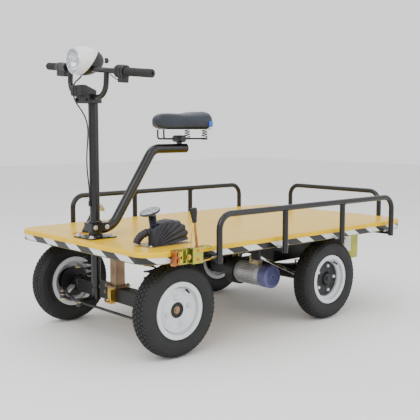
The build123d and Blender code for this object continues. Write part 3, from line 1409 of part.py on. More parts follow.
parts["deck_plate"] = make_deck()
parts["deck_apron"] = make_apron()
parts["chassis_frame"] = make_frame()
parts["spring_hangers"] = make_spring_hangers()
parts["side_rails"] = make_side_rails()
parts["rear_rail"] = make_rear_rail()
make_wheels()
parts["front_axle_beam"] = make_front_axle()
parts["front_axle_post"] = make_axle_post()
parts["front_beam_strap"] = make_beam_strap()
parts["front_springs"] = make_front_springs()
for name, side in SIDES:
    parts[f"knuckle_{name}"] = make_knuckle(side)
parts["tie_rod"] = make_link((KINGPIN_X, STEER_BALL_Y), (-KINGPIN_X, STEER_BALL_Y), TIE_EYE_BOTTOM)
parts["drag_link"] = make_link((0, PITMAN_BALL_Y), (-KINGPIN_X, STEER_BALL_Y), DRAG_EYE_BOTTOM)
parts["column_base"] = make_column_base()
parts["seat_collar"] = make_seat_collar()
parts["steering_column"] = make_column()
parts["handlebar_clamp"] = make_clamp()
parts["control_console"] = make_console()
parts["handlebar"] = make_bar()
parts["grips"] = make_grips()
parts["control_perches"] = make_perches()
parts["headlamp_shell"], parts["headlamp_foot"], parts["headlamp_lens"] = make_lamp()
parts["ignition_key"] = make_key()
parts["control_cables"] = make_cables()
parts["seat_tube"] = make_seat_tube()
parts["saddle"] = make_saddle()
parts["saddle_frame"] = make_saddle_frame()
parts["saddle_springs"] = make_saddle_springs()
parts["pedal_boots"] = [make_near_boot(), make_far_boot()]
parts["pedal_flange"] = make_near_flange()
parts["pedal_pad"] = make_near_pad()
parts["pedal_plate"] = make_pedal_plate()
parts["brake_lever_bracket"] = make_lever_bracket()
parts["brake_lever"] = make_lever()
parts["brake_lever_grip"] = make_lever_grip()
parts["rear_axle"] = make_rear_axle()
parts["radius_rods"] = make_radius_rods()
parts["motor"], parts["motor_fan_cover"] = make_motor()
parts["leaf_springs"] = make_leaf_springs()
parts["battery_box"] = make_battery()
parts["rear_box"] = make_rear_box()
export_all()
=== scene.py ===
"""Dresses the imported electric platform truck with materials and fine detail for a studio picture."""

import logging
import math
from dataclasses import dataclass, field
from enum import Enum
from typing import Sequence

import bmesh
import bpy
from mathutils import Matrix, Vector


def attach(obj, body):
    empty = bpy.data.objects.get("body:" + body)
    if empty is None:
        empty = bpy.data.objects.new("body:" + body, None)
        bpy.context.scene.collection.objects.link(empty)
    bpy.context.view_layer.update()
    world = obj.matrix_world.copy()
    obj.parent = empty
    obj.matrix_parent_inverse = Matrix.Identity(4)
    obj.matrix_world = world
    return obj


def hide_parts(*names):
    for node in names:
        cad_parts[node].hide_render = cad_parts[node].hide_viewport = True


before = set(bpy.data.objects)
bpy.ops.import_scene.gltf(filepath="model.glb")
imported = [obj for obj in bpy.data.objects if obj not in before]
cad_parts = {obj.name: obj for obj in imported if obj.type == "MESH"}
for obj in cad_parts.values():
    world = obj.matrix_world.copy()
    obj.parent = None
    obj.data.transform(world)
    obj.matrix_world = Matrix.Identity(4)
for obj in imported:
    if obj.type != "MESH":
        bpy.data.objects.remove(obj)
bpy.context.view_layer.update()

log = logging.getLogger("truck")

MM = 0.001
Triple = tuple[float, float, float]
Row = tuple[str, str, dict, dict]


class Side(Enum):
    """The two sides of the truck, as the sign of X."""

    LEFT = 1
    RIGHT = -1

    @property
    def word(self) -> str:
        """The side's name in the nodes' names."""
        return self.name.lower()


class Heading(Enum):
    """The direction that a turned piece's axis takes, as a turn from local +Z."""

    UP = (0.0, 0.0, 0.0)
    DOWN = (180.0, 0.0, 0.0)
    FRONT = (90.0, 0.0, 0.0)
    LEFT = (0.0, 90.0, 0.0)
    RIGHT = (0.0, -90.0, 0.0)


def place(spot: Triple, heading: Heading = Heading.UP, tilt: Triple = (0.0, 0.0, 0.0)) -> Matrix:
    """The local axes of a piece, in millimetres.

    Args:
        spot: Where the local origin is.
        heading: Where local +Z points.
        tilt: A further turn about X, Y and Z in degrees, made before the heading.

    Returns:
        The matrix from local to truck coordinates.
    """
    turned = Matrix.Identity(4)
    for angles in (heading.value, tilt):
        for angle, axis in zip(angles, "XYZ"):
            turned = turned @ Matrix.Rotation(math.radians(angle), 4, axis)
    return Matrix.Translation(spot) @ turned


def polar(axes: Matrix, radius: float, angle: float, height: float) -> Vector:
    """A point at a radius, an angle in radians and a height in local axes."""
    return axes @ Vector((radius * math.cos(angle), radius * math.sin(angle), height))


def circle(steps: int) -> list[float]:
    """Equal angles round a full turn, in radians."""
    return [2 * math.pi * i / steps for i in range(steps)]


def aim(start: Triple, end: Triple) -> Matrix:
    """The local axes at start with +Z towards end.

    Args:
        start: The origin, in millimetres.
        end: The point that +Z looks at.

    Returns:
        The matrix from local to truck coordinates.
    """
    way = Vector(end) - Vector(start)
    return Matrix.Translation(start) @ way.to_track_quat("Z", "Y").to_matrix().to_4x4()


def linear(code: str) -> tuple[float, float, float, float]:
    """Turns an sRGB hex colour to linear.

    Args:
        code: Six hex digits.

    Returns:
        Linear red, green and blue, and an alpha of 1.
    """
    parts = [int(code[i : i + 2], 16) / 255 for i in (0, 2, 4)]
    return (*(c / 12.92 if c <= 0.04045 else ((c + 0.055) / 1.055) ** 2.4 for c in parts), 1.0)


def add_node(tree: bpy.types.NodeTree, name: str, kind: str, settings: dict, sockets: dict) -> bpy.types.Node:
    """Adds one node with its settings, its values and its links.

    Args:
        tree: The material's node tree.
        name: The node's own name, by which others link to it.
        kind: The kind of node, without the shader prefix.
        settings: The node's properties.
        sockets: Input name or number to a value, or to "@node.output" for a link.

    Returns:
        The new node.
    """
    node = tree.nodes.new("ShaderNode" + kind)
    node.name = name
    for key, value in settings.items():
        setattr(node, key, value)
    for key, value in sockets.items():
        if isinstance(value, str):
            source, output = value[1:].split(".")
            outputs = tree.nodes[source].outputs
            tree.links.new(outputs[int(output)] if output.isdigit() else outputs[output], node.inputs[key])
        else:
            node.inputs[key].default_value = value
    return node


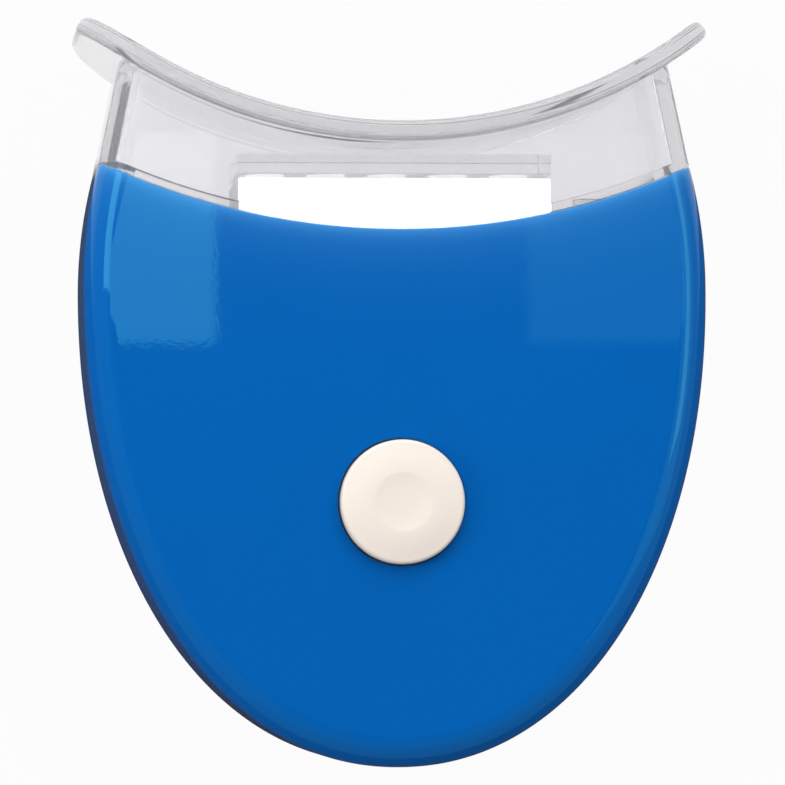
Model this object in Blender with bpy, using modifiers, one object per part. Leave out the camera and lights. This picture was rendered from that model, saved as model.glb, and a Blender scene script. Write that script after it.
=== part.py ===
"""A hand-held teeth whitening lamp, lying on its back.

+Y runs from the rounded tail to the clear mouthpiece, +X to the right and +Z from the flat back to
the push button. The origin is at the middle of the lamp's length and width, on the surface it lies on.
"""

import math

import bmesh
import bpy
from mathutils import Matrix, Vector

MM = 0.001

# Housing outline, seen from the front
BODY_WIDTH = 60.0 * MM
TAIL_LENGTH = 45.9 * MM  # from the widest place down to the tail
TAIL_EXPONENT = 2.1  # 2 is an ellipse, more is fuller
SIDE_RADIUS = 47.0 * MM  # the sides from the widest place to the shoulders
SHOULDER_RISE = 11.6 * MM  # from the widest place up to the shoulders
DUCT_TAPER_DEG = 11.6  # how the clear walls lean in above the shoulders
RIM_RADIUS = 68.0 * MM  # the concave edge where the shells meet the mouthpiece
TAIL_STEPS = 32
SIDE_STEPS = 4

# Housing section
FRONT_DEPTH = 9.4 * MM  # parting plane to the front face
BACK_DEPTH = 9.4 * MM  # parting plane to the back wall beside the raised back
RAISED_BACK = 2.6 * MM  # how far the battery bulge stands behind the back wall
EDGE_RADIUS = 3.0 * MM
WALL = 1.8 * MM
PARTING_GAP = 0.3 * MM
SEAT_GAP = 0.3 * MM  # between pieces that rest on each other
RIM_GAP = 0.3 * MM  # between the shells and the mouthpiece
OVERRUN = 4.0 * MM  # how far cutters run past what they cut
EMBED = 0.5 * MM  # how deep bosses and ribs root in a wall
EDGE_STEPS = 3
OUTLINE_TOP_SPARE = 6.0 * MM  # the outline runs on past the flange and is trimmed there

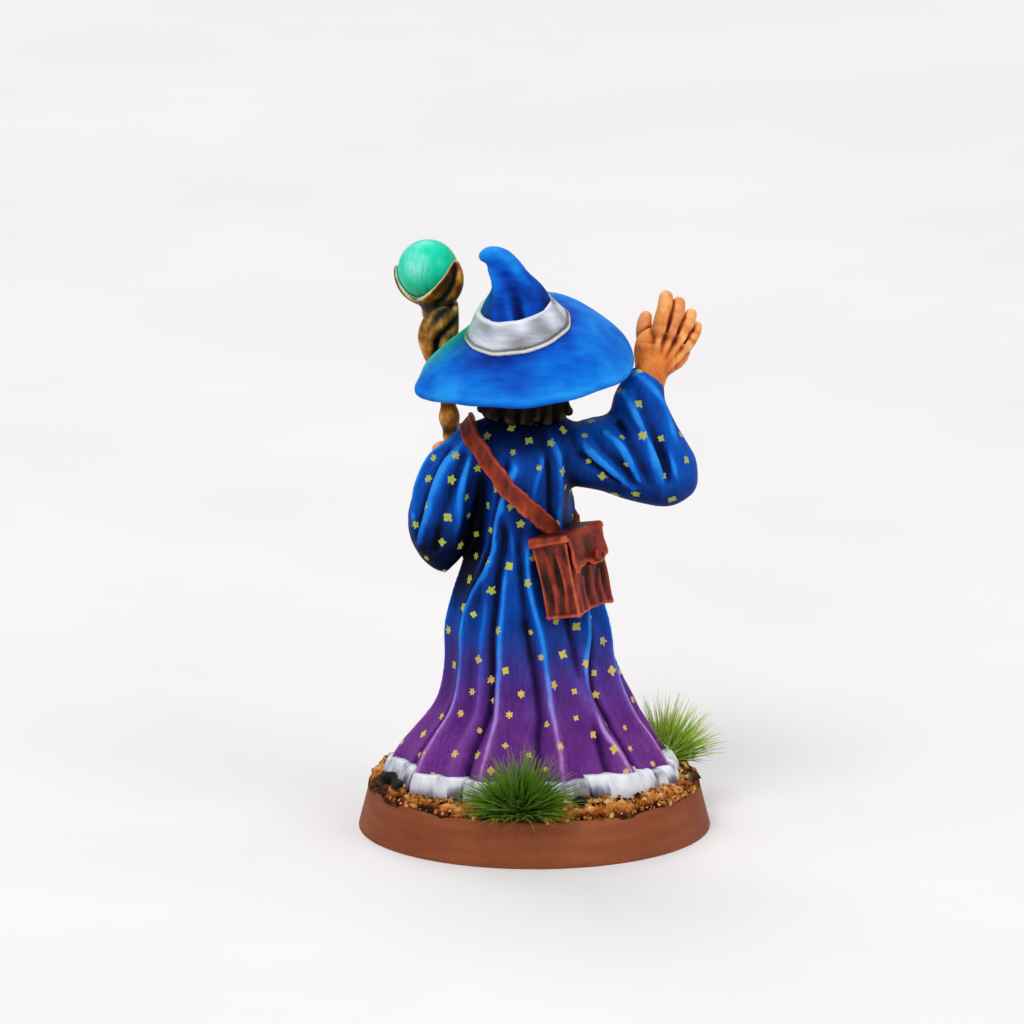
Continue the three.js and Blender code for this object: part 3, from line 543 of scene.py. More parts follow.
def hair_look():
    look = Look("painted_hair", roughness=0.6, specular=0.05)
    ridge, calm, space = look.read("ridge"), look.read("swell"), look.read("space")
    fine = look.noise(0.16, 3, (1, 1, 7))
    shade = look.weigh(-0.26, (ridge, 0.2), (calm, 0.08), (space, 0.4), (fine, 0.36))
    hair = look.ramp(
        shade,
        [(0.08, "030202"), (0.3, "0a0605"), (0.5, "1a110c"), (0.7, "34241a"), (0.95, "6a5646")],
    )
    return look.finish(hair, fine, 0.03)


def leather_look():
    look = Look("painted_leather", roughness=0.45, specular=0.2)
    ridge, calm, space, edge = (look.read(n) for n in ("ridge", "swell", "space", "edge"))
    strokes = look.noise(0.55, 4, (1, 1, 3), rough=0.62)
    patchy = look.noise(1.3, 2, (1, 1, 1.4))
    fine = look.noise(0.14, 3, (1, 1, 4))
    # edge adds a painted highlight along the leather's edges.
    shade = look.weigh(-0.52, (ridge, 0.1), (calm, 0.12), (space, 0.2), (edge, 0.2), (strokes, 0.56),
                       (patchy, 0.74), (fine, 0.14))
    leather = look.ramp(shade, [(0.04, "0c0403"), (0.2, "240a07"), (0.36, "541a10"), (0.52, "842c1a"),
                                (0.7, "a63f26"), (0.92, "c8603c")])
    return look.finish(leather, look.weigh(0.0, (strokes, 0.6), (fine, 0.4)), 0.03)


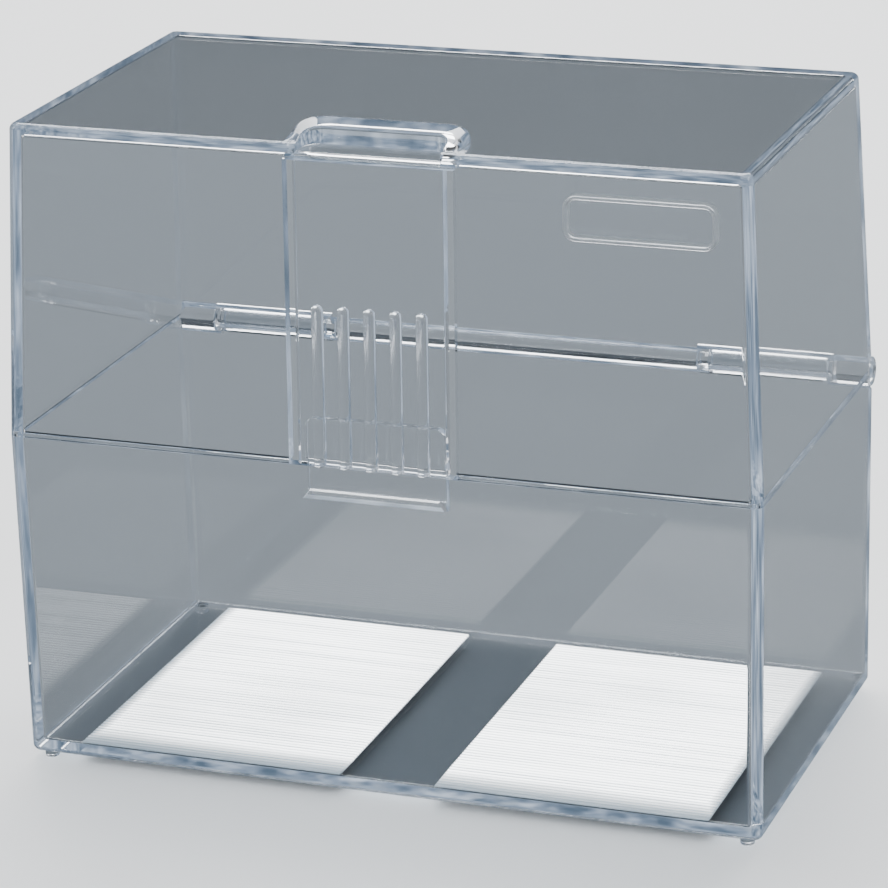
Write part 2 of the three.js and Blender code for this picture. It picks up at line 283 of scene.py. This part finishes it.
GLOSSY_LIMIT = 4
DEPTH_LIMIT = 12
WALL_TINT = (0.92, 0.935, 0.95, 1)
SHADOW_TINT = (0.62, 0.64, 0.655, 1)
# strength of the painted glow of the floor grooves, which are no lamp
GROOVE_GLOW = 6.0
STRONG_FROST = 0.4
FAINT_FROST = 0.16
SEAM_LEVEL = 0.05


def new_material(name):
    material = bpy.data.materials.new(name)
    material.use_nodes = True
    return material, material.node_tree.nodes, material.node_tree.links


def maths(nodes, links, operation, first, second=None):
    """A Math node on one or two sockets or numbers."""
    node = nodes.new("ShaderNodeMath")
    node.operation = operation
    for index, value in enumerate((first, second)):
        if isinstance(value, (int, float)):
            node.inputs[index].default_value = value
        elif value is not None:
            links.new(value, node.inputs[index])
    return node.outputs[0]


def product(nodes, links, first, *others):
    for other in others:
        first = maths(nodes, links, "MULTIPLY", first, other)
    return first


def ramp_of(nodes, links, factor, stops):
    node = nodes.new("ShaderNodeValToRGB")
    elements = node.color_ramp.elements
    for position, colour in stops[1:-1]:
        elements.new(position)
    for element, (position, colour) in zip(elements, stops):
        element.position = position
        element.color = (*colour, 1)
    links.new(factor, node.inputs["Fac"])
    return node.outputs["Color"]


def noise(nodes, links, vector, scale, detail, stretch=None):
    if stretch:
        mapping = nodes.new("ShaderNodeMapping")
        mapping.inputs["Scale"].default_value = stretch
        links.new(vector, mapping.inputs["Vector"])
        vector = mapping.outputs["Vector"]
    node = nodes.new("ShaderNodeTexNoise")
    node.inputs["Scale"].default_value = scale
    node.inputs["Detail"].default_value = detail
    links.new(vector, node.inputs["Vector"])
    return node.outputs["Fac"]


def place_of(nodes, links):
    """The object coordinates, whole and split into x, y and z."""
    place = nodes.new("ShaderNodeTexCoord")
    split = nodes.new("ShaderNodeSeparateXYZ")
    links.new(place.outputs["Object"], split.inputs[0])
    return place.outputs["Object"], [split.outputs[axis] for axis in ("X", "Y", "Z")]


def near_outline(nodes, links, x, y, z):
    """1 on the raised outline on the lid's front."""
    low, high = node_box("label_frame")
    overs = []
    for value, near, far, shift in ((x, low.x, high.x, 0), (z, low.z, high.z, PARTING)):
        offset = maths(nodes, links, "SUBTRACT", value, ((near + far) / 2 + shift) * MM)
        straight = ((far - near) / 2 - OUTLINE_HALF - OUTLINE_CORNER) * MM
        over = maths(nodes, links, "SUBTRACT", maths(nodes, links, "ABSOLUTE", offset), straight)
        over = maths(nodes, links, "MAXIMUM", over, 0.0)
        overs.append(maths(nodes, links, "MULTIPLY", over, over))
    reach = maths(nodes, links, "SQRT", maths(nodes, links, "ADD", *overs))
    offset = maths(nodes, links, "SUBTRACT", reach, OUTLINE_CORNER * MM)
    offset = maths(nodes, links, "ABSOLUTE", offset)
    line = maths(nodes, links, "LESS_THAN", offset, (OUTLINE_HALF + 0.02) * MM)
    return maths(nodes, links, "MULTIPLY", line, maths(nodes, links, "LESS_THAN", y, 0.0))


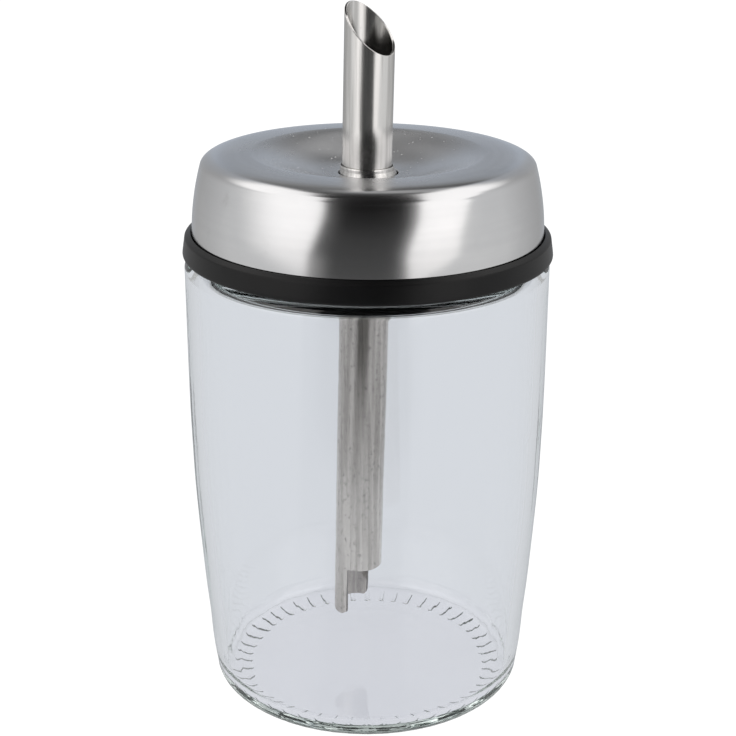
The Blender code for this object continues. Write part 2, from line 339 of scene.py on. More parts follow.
★ ★ ★ ★ ★
*STATED GOAL*.
Filter the records above for "names" and copy every matching line.

*EXERCISE RESPONSE*.
def hide_parts(*names):
    for node in names:
        """The side's name in the nodes' names."""